I've long believed that the first criterion when judging an experimental film or video should be Is this more interesting than watching a screensaver? So I'm not sure what to make of a mini-movie that's expressly designed to be a screensaver. I'll just note that these tend to be 20 seconds or less in length, just enough time to establish an image (as Ai Weiwei does in Candles) or to tell a joke (as Osmo Rauhala does in The Nature of Numbers, which feels like an existential beer ad). Their extreme brevity keeps the clips from getting dull. But with a few happy exceptions—notably some entries by the late Nam June Paik, the godfather of video art—they're too short to be interesting either.

Or maybe the problem is length and width, not time. Small may be beautiful, but squinting is hard on the eyes. These were supposedly designed with the cell phone's tiny display in mind, but even so most of them would look much better blown up to TV or cinema size. (Indeed, one of Paik's contributions was recycled from a piece he did for a larger screen in the early '70s.) Some of the images in Nokia's pamphlet about its project look nicer than the videos they're taken from, simply because they're larger. The average amateur YouTube clip, crude and stupid though it might be, displays more innate awareness of the demands of a very small screen than most of the "Connect to Art" videos.

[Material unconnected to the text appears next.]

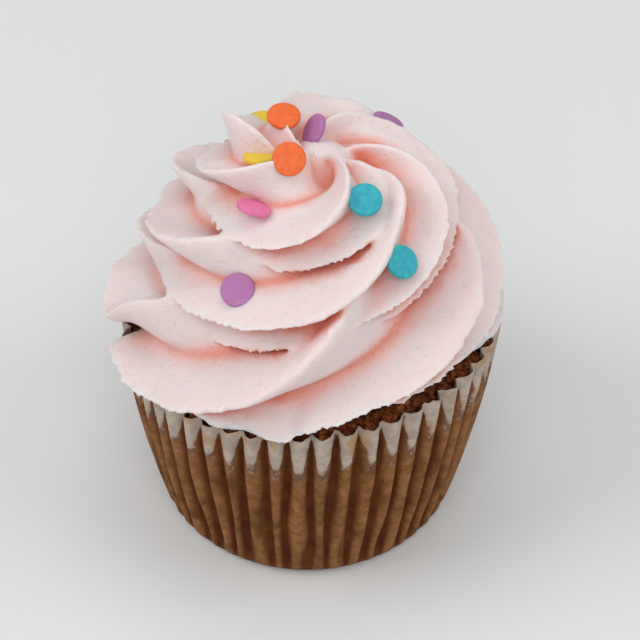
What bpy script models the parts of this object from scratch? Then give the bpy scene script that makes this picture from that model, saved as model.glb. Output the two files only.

In a more ponderous show, these flaws would be fatal. Fortunately, most of the artists don't pretend to be aiming for anything more than trivial, playful fun, and a few of them manage to hit the target. (I got a chuckle out of Angie Walker's Clip.fm, which translates sentences like "Your dog got hit by a car" and "I have crab lice and I am an alcoholic" into text-message animations.) The trick is not to think of the crafts on display as art that fails to make a substantial statement. Think of them as toys and games that no one would mass-produce. Then go to Toys R Us and pretend you're in an especially lively avant-garde gallery.